The people most against abortion (right-wing evangelicals) are the most pro-war and have no problem dropping bombs on fully-formed, happy, healthy children when it suits their policy objectives so that leads me to conclude that the leaders of the anti-abortion movement's objections to it have nothing to do with the sanctity of life. The sheep must be forced to raise a new crop of lambs to be shorn. I read an article in Mother Jones a few years ago (about Bush campaign supporters) where one operative at the buffet table was overheard complaining that because of abortion it was hard to find good domestic maids and cooks.

Sackerson said...

Hi, Yoyomo.

I think that in most cases abortion is wrong, and I'm also against war (like most soldiers, I believe) and especially against weapons of mass destruction (I'm probably on some Ministry of Defence file for my letters to them protesting against nuclear weapons in the 70s). I don't think it's fair to suggest that the two are necessarily linked. And I think you'd find plenty on the further end of the Left (especially in Communist countries) who would be in favour of both abortion and war, though of course always in the name of some higher cause. Maybe the real distinction is between fanatical types and non-fanatics.

yoyomo said...

I'm no fan of abortion but many of these anti-abortionists are against the pill which is ridiculous especially if you can't support a child. Also, many of these types (at least in the US) are against public assistence to help children living in poverty. If they don't care about the child after it's born, I question their concern for it before it's born. I still think that the need to feed your children is the weapon of choice the rich use against the less well off to get them to work for any pittance the rich deign to pay them. And as tragic as an abortion is, it is still preferable to starvation which, in some parts of the world, is a daily reality.

Sackerson said...

Isn't much of the starvation down to the disruptions of civil war?

matt said...

That sounds like a terrible show. It's one thing to be pro-abortion. It's another thing entirely to brag about having an abortion. Most people on both sides of the issue would at least agree that abortion is not a choice one makes lightly. And to come from the protaganists of the show--how odious.
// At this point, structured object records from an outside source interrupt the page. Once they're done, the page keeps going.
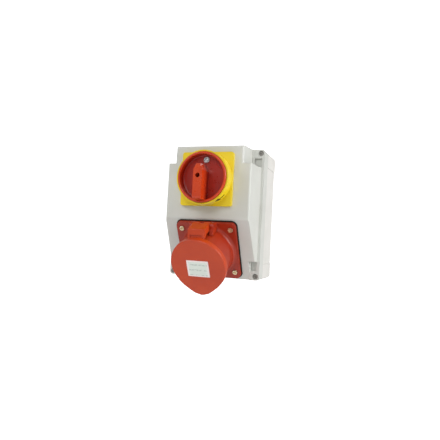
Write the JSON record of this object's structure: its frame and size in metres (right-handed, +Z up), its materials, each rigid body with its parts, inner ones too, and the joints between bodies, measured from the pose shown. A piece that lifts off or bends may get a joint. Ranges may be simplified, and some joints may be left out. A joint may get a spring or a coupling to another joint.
{
  "type": "rotary isolator switch",
  "caption": "Wall enclosure with a red and yellow lockable rotary isolator handle above and a round lidded industrial socket-outlet on its sloped lower front.",
  "frame": {"origin": "centre of the enclosure's back face, on the wall plane", "axes": "+X to the viewer's right, +Y into the wall, +Z up; the front faces -Y"},
  "size_m": [0.124, 0.1355, 0.194],
  "materials": {
    "enclosure_cover": "satin",
    "enclosure_base": "satin",
    "black_rubber": "matte",
    "yellow_plastic": "satin",
    "red_plastic": "satin",
    "socket_red": "satin",
    "dark_steel": "satin",
    "zinc_steel": "satin",
    "yellow_zinc_steel": "satin",
    "spring_steel": "satin",
    "contact_brass": "satin",
    "ivory_plastic": "matte",
    "dark_plastic": "matte",
    "label_film": "satin",
    "wire_brown": "satin",
    "wire_black": "satin",
    "wire_grey": "satin",
    "wire_blue": "satin",
    "wire_green_yellow": "satin"
  },
  "bodies": {
    "enclosure": {"cover": "enclosure_cover", "base_box": "enclosure_base", "entry_plug": "enclosure_base", "entry_locknut": "enclosure_base", "cover_gasket": "black_rubber", "front_plate_seal": "black_rubber", "socket_gasket": "black_rubber", "entry_plug_seal": "black_rubber", "front_plate": "yellow_plastic", "socket_housing": "socket_red", "cover_screws": "dark_steel", "switch_mounting_screws": "zinc_steel", "tie_bolts": "zinc_steel", "switch_terminal_screws": "zinc_steel", "carrier_screws": "zinc_steel", "contact_terminal_screws": "zinc_steel", "hinge_pin": "zinc_steel", "earth_terminal_screws": "zinc_steel", "socket_flange_screws": "yellow_zinc_steel", "contact_springs_left": "spring_steel", "contact_springs_right": "spring_steel", "lid_spring": "spring_steel", "fixed_contacts": "contact_brass", "phase_contacts": "contact_brass", "earth_contact": "contact_brass", "earth_terminal": "contact_brass", "switch_bearing_block": "dark_plastic", "detent_housing": "dark_plastic", "contact_stage_front": "dark_plastic", "contact_stage_rear": "dark_plastic", "switch_end_plate": "dark_plastic", "contact_carrier": "dark_plastic", "wire_l1": "wire_brown", "wire_l2": "wire_black", "wire_l3": "wire_grey", "wire_n": "wire_blue", "wire_pe": "wire_green_yellow"},
    "switch_handle": {"handle": "red_plastic", "handle_screw": "dark_steel", "lock_eyelet": "zinc_steel", "switch_shaft": "zinc_steel", "detent_wheel": "ivory_plastic", "switch_cams": "ivory_plastic"},
    "left_plungers": {"plungers_left": "ivory_plastic", "contact_bridges_left": "contact_brass"},
    "right_plungers": {"plungers_right": "ivory_plastic", "contact_bridges_right": "contact_brass"},
    "socket_lid": {"lid": "socket_red", "lid_seal": "black_rubber", "rating_label": "label_film"}
  },
  "joints": [
    {"name": "handle_turn", "type": "hinge", "parent": "enclosure", "child": "switch_handle", "pos_m": [0, -0.1, 0.0395], "axis": [0, 1, 0], "range_deg": [0, 90]},
    {"name": "left_contacts", "type": "slide", "parent": "enclosure", "child": "left_plungers", "axis": [1, 0, 0], "range_m": [0, 0.0025], "deforming": ["contact_springs_left"]},
    {"name": "right_contacts", "type": "slide", "parent": "enclosure", "child": "right_plungers", "axis": [-1, 0, 0], "range_m": [0, 0.0025], "deforming": ["contact_springs_right"]},
    {"name": "lid_hinge", "type": "hinge", "parent": "enclosure", "child": "socket_lid", "pos_m": [0, -0.11167, -0.0189], "axis": [-1, 0, 0], "range_deg": [0, 95], "stiffness_Nm_per_rad": 0.04, "springref_deg": -34.38, "deforming": ["lid_spring"]}
  ],
  "couplings": [
    {"joint": "left_contacts", "follows": "handle_turn", "m_per_rad": 0.0015915},
    {"joint": "right_contacts", "follows": "handle_turn", "m_per_rad": 0.0015915}
  ]
}
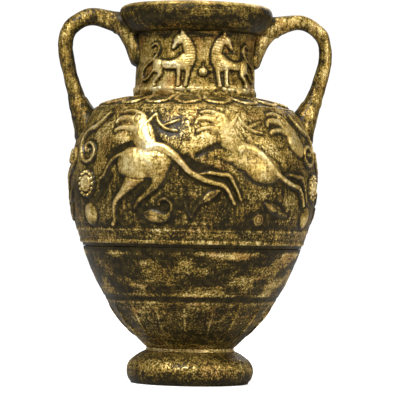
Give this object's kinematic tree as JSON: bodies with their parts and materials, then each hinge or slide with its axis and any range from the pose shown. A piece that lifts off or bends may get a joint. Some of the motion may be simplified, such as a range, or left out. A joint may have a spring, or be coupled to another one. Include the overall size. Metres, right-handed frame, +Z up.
{
  "type": "two-handled relief amphora",
  "caption": "Two-handled ceramic amphora with a flared mouth, loop handles, ring foot and applied animal reliefs, black-brown under rubbed gold.",
  "frame": {"origin": "centre of the foot's underside, on the surface the vase stands on", "axes": "+Z up along the pot's turning axis; the handles lie along X; the front scene faces -Y"},
  "size_m": [0.2558, 0.2334, 0.35],
  "materials": {
    "body_glaze": "black-brown glaze with sponged gold, satin",
    "neck_glaze": "black-brown glaze with heavier rubbed gold, satin",
    "handle_glaze": "black-brown glaze with streaked gold, satin",
    "relief_gold": "rubbed gold over black-brown glaze, semi-gloss",
    "ring_gold": "rubbed gold on the crests, dark in the creases"
  },
  "bodies": {
    "root": {"foot_base": "body_glaze", "foot_collar": "ring_gold", "lower_bowl": "body_glaze", "belly_ring": "ring_gold", "upper_bowl": "body_glaze", "shoulder_ring": "ring_gold", "tongue_skirt": "ring_gold", "neck": "neck_glaze", "neck_ring": "ring_gold", "mouth_rim": "neck_glaze", "handle_left": "handle_glaze", "handle_right": "handle_glaze", "palmette_left": "relief_gold", "palmette_right": "relief_gold", "front_leading_beast": "relief_gold", "front_following_beast": "relief_gold", "front_third_head": "relief_gold", "front_waterfowl": "relief_gold", "front_leaf": "relief_gold", "front_wing": "relief_gold", "front_boss": "relief_gold", "front_left_scroll": "relief_gold", "front_right_scroll": "relief_gold", "front_left_rosette": "relief_gold", "front_right_rosette": "relief_gold", "front_left_tablet": "relief_gold", "front_right_tablet": "relief_gold", "front_left_lion": "relief_gold", "front_right_lion": "relief_gold", "front_neck_boss": "relief_gold", "back_leading_beast": "relief_gold", "back_following_beast": "relief_gold", "back_third_head": "relief_gold", "back_waterfowl": "relief_gold", "back_leaf": "relief_gold", "back_wing": "relief_gold", "back_boss": "relief_gold", "back_left_scroll": "relief_gold", "back_right_scroll": "relief_gold", "back_left_rosette": "relief_gold", "back_right_rosette": "relief_gold", "back_left_tablet": "relief_gold", "back_right_tablet": "relief_gold", "back_left_lion": "relief_gold", "back_right_lion": "relief_gold", "back_neck_boss": "relief_gold"}
  },
  "joints": []
}
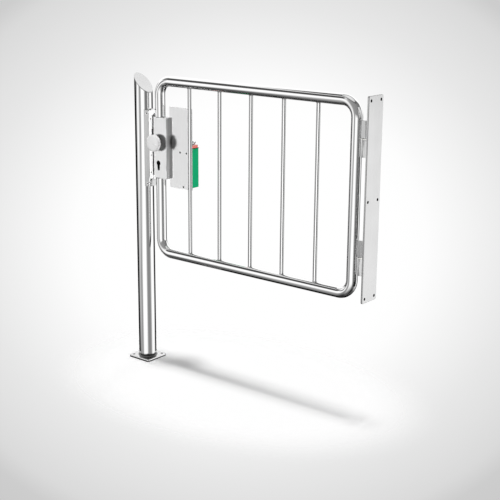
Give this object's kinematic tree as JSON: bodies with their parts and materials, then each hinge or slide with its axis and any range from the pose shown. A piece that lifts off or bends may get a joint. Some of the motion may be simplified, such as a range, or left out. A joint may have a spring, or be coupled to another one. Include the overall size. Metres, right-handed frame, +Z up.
{
  "type": "railing gate",
  "caption": "Swing gate for a railing: bent tube leaf with upright bars, floor post with strike, lock case with knob and lever, sliding door guard, hinges on a wall plate.",
  "frame": {"origin": "centre of the base plate's underside, on the floor under the post's axis", "axes": "+Z up; +X from the post along the leaf to the wall plate; +Y from the knob's side to the lever's side, so the leaf opens towards -Y"},
  "size_m": [0.9504, 0.114, 0.985],
  "materials": {
    "polished_tube": "polished stainless steel tube",
    "satin_plate": "satin stainless steel sheet and plate",
    "turned_steel": "fine turned stainless steel",
    "washer_plastic": "pale grey acetal bearing washer",
    "buffer_rubber": "black rubber",
    "lock_works": "zinc plated steel works, dark inside the case",
    "rail_plastic": "black moulded nylon",
    "guard_green": "green moulded housing",
    "guard_red": "red moulded cap"
  },
  "bodies": {
    "post_and_wall_plate": {"base_plate": "satin_plate", "post_tube": "polished_tube", "post_cap": "satin_plate", "strike_channel": "satin_plate", "strike_saddle_upper": "satin_plate", "strike_saddle_lower": "satin_plate", "stop_buffer_upper": "buffer_rubber", "stop_buffer_lower": "buffer_rubber", "wall_plate": "satin_plate", "wall_knuckle_upper": "satin_plate", "wall_knuckle_lower": "satin_plate", "hinge_pin_upper": "turned_steel", "hinge_pin_lower": "turned_steel", "hinge_washer_upper": "washer_plastic", "hinge_washer_lower": "washer_plastic"},
    "leaf": {"leaf_knuckle_upper": "satin_plate", "leaf_knuckle_lower": "satin_plate", "frame_tube": "polished_tube", "bar_1": "polished_tube", "bar_2": "polished_tube", "bar_3": "polished_tube", "bar_4": "polished_tube", "bar_5": "polished_tube", "lock_case": "satin_plate", "lock_body": "lock_works", "lock_forend": "turned_steel", "latch_bolt": "turned_steel", "knob": "turned_steel", "guard_plate": "satin_plate", "guard_rail": "rail_plastic", "lever_rose": "turned_steel"},
    "lever": {"lever_handle": "turned_steel"},
    "door_guard": {"guard_housing": "guard_green", "guard_cap": "guard_red", "guard_cylinder": "turned_steel"}
  },
  "joints": [
    {"name": "leaf_swing", "type": "hinge", "parent": "post_and_wall_plate", "child": "leaf", "pos_m": [0.86855, 0, 0.6784], "axis": [0, 0, 1], "range_deg": [0, 90]},
    {"name": "lever_turn", "type": "hinge", "parent": "leaf", "child": "lever", "pos_m": [0.07905, 0.016, 0.7645], "axis": [0, 1, 0], "range_deg": [0, 35], "stiffness_Nm_per_rad": 2, "springref_deg": -34.38},
    {"name": "guard_slide", "type": "slide", "parent": "leaf", "child": "door_guard", "axis": [0, 0, -1], "range_m": [0, 0.065]}
  ],
  "couplings": [
    {"joint": "guard_slide", "follows": "lever_turn", "m_per_rad": 0.105}
  ]
}
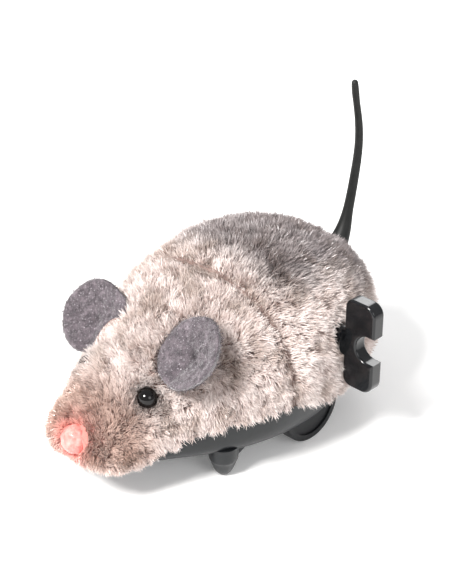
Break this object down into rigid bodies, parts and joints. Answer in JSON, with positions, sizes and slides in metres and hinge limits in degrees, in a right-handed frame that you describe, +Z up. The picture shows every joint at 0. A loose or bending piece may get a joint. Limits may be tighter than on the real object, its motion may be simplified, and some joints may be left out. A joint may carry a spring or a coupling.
{
  "type": "clockwork mouse",
  "caption": "Wind-up mouse: plush skin over a black plastic hull, felt ears, bead eyes, rubber tail, side winding key, geared spring motor and rear drive wheels.",
  "frame": {"origin": "on the floor under the middle of the body, in the plane of symmetry", "axes": "+X forward to the nose, +Y to the left side where the key is, +Z up"},
  "size_m": [0.1025, 0.0692, 0.0772],
  "materials": {
    "hull": "glossy black injection moulding",
    "shell": "black moulding, hidden under the plush",
    "plush": "short shaggy plush, pale pinkish grey-brown",
    "felt": "soft lilac-grey fleece",
    "bead": "polished black bead",
    "nose": "translucent pink bead",
    "rubber": "soft moulded rubber, satin",
    "key": "glossy black moulding",
    "steel": "pressed steel",
    "brass": "cut brass",
    "nylon": "natural nylon",
    "spring_steel": "blued spring steel"
  },
  "bodies": {
    "chassis": {"base": "hull", "body_shell": "shell", "base_screws": "steel", "fur_front": "plush", "fur_rear": "plush", "ear_left": "felt", "ear_right": "felt", "eye_left": "bead", "eye_right": "bead", "nose": "nose", "tail_socket": "shell", "motor_plate_left": "steel", "motor_plate_right": "steel", "motor_pillars": "steel", "motor_screws": "steel", "mainspring": "spring_steel"},
    "winder": {"winding_key": "key", "winding_arbor": "steel", "ratchet_wheel": "steel"},
    "great_wheel": {"main_gear": "brass", "click": "steel", "click_spring": "spring_steel"},
    "second_wheel": {"second_gear": "brass", "second_pinion": "steel", "second_shaft": "steel"},
    "escape": {"escape_wheel": "brass", "escape_pinion": "steel", "escape_shaft": "steel"},
    "pallet_anchor": {"pallet": "steel", "pallet_shaft": "steel"},
    "wheelset": {"rear_axle": "steel", "drive_pinion": "nylon", "wheel_left": "hull", "wheel_right": "hull"},
    "tail": {"tail": "rubber"}
  },
  "joints": [
    {"name": "axle_spin", "type": "hinge", "parent": "chassis", "child": "wheelset", "pos_m": [-0.01, 0, 0.0093], "axis": [0, 1, 0], "continuous": true},
    {"name": "second_wheel_spin", "type": "hinge", "parent": "chassis", "child": "second_wheel", "pos_m": [-0.00601, 0, 0.02062], "axis": [0, 1, 0], "continuous": true},
    {"name": "great_wheel_spin", "type": "hinge", "parent": "chassis", "child": "great_wheel", "pos_m": [-0.0155, 0, 0.0295], "axis": [0, 1, 0], "continuous": true},
    {"name": "escape_spin", "type": "hinge", "parent": "chassis", "child": "escape", "pos_m": [0.00581, 0, 0.0227], "axis": [0, 1, 0], "continuous": true},
    {"name": "key_wind", "type": "hinge", "parent": "chassis", "child": "winder", "pos_m": [-0.0155, 0, 0.0295], "axis": [0, 1, 0], "continuous": true, "deforming": ["mainspring"]},
    {"name": "pallet_rock", "type": "hinge", "parent": "chassis", "child": "pallet_anchor", "pos_m": [0.00581, 0, 0.0309], "axis": [0, 1, 0], "range_deg": [-4, 4]},
    {"name": "tail_sway", "type": "hinge", "parent": "chassis", "child": "tail", "pos_m": [-0.045, 0, 0.0305], "axis": [1, 0, 0], "range_deg": [-20, 20], "stiffness_Nm_per_rad": 0.002}
  ],
  "couplings": [
    {"joint": "second_wheel_spin", "follows": "axle_spin", "ratio": -0.33333},
    {"joint": "great_wheel_spin", "follows": "axle_spin", "ratio": 0.1},
    {"joint": "escape_spin", "follows": "axle_spin", "ratio": 1}
  ]
}
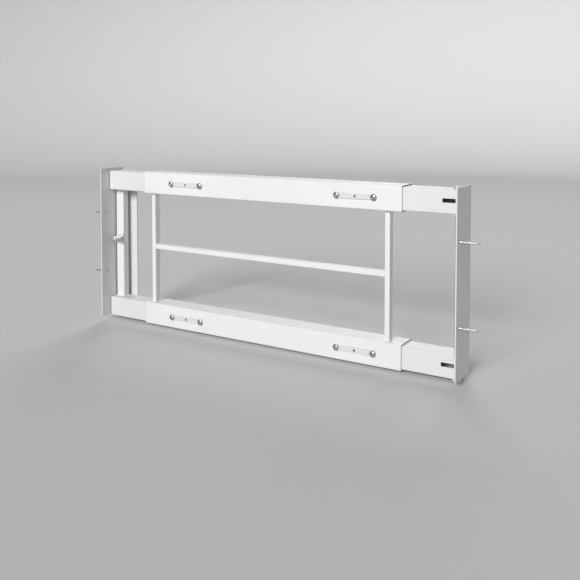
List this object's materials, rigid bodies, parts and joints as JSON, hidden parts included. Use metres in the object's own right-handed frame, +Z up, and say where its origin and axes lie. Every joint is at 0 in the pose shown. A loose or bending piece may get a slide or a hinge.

This is why I won't part with the money to buy a television.

yoyomo said...

Most violence in places like Africa (Darfur) are fights over inadequate resources (water, arable land, grazing). The more mouths to feed the less to go around. When the war drums start beating then society fractures along ethnic/tribal lines as everybody seeks the protection of his group. The other major cause of violence is outside agitation; I'm sure you're familiar with the long history of colonial/imperial powers pitting one group of subjects against the other. Rawanda was mostly the US and France vying for influence because the US wanted to consolidate its base of operations to the south of Sudan. As long as Rawanda was under Hutu rule Uganda was vulnerable to destabilization and unavilable for operations against Sudan. Once the Tustis took over and secured Uganda's southern border the war against Sudan was ramped up from bases in northern Uganda. The Tutsi takeover was the tipping point in the decades-long destabilization (and the eventual, long-planned partition) of Sudan.

Sackerson said...

Yoyomo: sickening.

Matt: I don't know if it was bragging as such, but the casualness semed to me about tantamount to the same thing. Utter callousness.

Old Prof said...

For what it's worth, much of the trouble in Rwanda was started by Benedictine missionaries, who saw the lighter-skinned tribes as 'closer to God'.

Sackerson said...

Bloody bad theology, if so.

yoyomo said...

The topic is somewhat stale by now but two points: A) there are no light skinned tribes, they're all very dark; B) just heard on the news today that the (Tutsi) govt has just officially displaced French as the official language with English in higher education. Rawanda was all about US/French rivalry in central Africa and destabilization campaigns in the region.